### Available data
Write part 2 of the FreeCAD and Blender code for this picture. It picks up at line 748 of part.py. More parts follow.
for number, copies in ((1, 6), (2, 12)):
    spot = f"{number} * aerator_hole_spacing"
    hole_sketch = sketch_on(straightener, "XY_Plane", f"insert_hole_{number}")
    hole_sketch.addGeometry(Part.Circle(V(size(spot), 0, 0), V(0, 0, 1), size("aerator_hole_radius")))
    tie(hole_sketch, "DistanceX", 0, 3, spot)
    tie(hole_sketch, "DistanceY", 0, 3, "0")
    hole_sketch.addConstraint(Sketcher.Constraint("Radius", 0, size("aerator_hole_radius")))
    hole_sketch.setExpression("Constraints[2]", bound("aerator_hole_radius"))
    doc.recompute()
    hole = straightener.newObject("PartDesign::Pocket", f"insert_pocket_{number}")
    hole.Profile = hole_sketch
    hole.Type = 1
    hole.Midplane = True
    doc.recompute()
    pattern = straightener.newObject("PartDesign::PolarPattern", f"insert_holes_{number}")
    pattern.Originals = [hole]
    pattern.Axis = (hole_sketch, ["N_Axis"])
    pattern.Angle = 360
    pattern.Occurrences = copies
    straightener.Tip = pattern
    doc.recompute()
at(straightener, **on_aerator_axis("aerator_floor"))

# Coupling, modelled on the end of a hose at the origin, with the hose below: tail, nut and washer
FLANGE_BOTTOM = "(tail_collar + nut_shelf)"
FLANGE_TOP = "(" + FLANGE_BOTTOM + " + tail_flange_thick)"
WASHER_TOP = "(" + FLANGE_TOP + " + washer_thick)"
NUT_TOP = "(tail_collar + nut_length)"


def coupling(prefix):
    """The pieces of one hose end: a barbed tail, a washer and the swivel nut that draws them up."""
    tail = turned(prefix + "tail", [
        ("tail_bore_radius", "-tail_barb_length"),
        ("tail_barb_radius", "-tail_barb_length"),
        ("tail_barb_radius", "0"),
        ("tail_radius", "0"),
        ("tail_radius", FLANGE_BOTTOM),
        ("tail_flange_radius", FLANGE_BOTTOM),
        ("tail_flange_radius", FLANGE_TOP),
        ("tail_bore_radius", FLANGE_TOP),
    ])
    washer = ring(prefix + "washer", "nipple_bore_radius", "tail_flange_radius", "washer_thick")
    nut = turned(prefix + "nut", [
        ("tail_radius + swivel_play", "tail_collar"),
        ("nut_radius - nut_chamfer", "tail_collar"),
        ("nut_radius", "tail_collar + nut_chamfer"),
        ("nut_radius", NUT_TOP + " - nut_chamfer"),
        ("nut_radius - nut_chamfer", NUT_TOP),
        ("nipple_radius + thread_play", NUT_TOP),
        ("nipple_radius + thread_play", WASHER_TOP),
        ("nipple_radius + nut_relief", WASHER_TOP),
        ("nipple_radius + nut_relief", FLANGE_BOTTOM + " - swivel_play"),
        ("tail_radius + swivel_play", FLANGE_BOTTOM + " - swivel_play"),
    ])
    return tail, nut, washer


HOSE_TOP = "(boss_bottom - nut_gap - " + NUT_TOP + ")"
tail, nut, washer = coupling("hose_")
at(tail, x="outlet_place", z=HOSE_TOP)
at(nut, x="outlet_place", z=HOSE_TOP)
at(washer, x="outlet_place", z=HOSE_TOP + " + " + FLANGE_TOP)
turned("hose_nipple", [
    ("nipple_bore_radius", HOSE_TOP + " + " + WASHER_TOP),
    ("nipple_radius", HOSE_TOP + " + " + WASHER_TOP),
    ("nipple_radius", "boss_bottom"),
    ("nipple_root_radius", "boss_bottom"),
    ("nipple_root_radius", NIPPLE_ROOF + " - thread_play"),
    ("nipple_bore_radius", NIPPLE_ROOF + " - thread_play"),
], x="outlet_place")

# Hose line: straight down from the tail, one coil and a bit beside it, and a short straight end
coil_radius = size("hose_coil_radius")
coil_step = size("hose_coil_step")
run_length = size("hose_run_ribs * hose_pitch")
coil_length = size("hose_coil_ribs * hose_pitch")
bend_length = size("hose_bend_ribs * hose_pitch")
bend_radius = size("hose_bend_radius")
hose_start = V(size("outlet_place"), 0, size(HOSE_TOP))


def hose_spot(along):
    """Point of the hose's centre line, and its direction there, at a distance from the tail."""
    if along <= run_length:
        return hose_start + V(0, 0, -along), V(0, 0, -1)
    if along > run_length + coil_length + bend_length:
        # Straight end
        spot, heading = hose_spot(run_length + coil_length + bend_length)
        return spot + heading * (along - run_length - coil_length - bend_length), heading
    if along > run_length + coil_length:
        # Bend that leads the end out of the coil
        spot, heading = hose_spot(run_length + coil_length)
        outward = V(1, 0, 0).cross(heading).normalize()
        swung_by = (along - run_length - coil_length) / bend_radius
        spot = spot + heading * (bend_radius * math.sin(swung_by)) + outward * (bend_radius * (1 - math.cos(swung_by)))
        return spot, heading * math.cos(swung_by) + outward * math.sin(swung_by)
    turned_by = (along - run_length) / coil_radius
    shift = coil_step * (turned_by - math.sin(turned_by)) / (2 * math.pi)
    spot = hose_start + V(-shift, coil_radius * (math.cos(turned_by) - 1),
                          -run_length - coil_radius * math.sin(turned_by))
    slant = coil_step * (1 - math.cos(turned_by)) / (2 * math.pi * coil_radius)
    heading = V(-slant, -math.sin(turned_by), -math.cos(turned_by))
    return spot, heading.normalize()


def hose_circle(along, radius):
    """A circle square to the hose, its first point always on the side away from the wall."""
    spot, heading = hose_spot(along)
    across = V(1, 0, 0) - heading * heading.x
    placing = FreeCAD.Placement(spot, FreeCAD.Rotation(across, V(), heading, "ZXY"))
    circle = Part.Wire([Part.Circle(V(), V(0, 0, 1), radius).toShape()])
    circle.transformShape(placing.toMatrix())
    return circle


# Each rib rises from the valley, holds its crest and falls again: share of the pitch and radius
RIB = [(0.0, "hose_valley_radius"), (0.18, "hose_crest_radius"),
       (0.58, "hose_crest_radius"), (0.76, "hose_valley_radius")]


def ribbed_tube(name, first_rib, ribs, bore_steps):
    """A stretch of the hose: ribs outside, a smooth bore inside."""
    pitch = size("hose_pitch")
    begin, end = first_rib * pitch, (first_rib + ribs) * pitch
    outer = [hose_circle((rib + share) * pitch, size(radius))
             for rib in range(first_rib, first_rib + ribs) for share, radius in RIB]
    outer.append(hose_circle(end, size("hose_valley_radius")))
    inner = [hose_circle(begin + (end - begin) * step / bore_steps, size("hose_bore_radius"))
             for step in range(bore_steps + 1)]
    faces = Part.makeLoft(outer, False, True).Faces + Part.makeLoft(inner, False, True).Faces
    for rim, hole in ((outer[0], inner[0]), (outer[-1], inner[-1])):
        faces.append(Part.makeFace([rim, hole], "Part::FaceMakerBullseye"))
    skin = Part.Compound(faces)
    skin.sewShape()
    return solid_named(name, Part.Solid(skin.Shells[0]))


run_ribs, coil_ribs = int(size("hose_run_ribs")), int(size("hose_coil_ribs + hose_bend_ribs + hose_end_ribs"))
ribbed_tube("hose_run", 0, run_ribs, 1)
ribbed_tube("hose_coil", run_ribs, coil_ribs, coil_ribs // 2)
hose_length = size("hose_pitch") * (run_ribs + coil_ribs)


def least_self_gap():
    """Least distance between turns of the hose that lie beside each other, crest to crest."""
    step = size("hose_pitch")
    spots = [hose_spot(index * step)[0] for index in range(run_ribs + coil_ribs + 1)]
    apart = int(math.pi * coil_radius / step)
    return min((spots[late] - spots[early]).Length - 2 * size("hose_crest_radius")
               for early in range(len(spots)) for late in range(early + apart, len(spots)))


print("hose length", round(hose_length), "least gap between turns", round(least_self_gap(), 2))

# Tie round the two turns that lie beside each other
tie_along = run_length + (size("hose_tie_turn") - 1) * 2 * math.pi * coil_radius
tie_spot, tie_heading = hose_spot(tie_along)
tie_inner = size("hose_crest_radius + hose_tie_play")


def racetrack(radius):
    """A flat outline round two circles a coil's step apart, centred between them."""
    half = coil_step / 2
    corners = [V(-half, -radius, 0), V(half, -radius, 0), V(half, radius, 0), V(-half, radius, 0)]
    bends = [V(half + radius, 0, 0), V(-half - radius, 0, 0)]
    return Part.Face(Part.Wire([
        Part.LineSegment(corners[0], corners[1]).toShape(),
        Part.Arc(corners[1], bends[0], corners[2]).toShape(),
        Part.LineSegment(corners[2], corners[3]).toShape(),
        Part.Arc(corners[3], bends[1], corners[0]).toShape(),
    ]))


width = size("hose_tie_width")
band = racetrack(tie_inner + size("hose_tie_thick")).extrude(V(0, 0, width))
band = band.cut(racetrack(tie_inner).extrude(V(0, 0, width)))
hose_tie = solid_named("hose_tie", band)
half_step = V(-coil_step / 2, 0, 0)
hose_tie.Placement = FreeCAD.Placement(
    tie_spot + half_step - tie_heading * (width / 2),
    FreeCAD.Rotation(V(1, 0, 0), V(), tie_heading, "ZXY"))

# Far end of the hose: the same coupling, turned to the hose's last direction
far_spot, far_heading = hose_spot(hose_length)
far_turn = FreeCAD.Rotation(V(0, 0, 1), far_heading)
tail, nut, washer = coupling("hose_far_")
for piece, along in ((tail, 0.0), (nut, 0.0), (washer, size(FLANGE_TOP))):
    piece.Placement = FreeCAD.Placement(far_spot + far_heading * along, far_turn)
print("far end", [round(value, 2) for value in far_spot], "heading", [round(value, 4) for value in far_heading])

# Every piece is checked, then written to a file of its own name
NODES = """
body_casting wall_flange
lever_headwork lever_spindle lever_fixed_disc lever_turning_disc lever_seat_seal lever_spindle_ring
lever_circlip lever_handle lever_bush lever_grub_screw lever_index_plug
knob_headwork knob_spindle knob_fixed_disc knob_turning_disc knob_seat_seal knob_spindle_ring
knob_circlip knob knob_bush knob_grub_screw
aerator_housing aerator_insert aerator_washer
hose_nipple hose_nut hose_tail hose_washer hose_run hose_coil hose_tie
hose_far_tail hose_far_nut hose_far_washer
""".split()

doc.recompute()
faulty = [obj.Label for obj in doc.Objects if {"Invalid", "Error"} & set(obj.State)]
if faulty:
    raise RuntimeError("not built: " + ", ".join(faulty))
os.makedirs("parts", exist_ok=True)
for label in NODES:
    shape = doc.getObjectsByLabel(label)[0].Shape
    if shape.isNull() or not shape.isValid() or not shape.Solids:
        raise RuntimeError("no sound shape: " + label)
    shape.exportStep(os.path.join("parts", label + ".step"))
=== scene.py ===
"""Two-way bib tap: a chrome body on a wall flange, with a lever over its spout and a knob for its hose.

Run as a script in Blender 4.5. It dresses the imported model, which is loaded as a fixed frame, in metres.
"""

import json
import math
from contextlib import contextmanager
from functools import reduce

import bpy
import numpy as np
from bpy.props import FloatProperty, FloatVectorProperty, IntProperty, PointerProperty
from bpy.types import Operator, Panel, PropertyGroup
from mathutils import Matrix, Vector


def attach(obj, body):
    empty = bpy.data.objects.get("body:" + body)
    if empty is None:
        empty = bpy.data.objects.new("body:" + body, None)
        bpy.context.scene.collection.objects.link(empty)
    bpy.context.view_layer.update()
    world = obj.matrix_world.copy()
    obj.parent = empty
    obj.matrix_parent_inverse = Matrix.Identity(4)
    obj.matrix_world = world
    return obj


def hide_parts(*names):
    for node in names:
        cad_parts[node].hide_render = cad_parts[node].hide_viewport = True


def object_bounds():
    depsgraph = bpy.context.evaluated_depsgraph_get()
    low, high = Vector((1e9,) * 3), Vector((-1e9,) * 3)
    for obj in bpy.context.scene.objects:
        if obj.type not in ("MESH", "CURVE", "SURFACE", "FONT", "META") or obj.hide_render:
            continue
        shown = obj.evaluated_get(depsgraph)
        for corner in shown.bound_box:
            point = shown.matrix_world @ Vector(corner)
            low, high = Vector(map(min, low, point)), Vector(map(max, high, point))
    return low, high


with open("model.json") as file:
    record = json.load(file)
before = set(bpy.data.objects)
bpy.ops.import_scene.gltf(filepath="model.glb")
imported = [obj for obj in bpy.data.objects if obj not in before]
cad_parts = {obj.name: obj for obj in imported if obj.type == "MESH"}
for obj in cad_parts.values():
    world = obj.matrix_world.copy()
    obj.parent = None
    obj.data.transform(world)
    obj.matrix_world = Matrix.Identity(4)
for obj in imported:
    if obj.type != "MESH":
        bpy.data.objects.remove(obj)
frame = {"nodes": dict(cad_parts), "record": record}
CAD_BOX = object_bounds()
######
### Available data
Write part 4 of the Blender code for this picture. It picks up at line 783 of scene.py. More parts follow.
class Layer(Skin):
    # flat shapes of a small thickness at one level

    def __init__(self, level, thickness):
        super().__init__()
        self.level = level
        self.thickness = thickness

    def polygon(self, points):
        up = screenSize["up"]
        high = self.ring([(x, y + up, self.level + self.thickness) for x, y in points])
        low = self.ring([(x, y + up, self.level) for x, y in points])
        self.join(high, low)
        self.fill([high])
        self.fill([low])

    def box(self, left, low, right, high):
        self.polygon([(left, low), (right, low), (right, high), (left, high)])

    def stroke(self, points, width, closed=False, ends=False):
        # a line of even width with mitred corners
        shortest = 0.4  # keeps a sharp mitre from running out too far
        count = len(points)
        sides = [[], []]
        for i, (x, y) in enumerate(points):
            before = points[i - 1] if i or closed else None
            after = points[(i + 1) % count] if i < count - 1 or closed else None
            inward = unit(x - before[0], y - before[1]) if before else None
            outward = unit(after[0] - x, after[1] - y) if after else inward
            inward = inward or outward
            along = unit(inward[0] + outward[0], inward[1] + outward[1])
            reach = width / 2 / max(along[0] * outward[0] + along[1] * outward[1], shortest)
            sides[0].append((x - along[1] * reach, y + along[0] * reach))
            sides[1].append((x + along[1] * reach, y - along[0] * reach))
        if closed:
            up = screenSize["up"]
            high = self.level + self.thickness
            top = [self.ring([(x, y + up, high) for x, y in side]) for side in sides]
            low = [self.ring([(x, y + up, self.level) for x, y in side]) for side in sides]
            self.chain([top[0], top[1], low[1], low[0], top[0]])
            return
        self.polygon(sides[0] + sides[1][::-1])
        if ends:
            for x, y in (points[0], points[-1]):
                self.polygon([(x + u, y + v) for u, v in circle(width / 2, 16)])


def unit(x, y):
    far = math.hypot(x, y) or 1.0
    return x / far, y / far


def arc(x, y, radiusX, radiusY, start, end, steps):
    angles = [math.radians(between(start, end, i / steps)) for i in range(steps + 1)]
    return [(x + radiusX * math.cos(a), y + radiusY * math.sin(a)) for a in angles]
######
### Available data
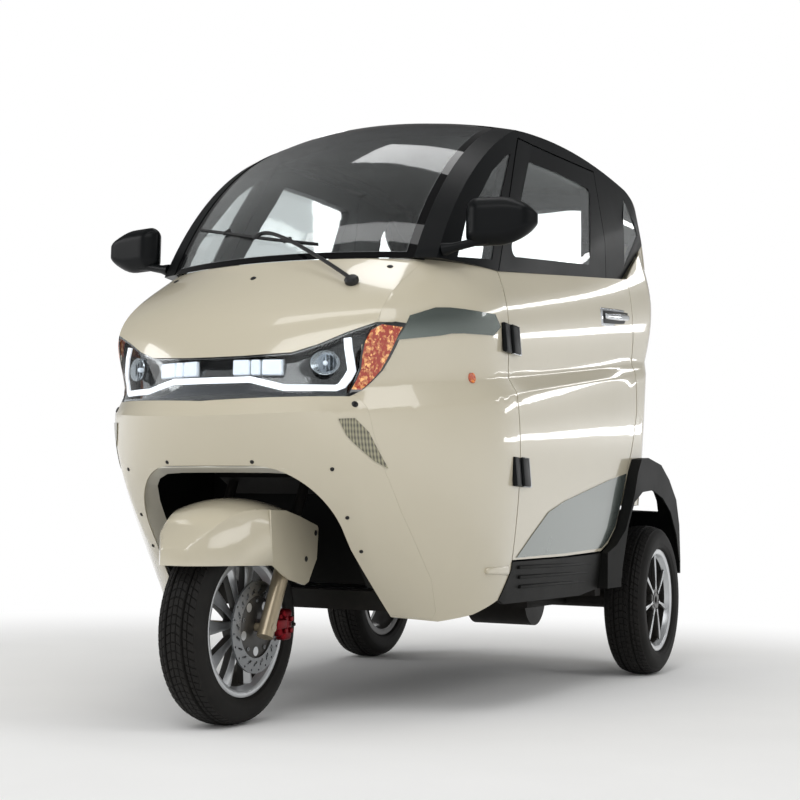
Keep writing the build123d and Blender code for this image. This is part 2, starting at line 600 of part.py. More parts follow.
######
## Problem to solve
Output, from the data above, the lines from the line with "faulty = [obj.Label" to the line with "if obj.type not" exactly as they stand, both ends included and nothing else.

## Exercise answer
faulty = [obj.Label for obj in doc.Objects if {"Invalid", "Error"} & set(obj.State)]
if faulty:
    raise RuntimeError("not built: " + ", ".join(faulty))
os.makedirs("parts", exist_ok=True)
for label in NODES:
    shape = doc.getObjectsByLabel(label)[0].Shape
    if shape.isNull() or not shape.isValid() or not shape.Solids:
        raise RuntimeError("no sound shape: " + label)
    shape.exportStep(os.path.join("parts", label + ".step"))
=== scene.py ===
"""Two-way bib tap: a chrome body on a wall flange, with a lever over its spout and a knob for its hose.

Run as a script in Blender 4.5. It dresses the imported model, which is loaded as a fixed frame, in metres.
"""

import json
import math
from contextlib import contextmanager
from functools import reduce

import bpy
import numpy as np
from bpy.props import FloatProperty, FloatVectorProperty, IntProperty, PointerProperty
from bpy.types import Operator, Panel, PropertyGroup
from mathutils import Matrix, Vector


def attach(obj, body):
    empty = bpy.data.objects.get("body:" + body)
    if empty is None:
        empty = bpy.data.objects.new("body:" + body, None)
        bpy.context.scene.collection.objects.link(empty)
    bpy.context.view_layer.update()
    world = obj.matrix_world.copy()
    obj.parent = empty
    obj.matrix_parent_inverse = Matrix.Identity(4)
    obj.matrix_world = world
    return obj


def hide_parts(*names):
    for node in names:
        cad_parts[node].hide_render = cad_parts[node].hide_viewport = True


def object_bounds():
    depsgraph = bpy.context.evaluated_depsgraph_get()
    low, high = Vector((1e9,) * 3), Vector((-1e9,) * 3)
    for obj in bpy.context.scene.objects:
        if obj.type not in ("MESH", "CURVE", "SURFACE", "FONT", "META") or obj.hide_render:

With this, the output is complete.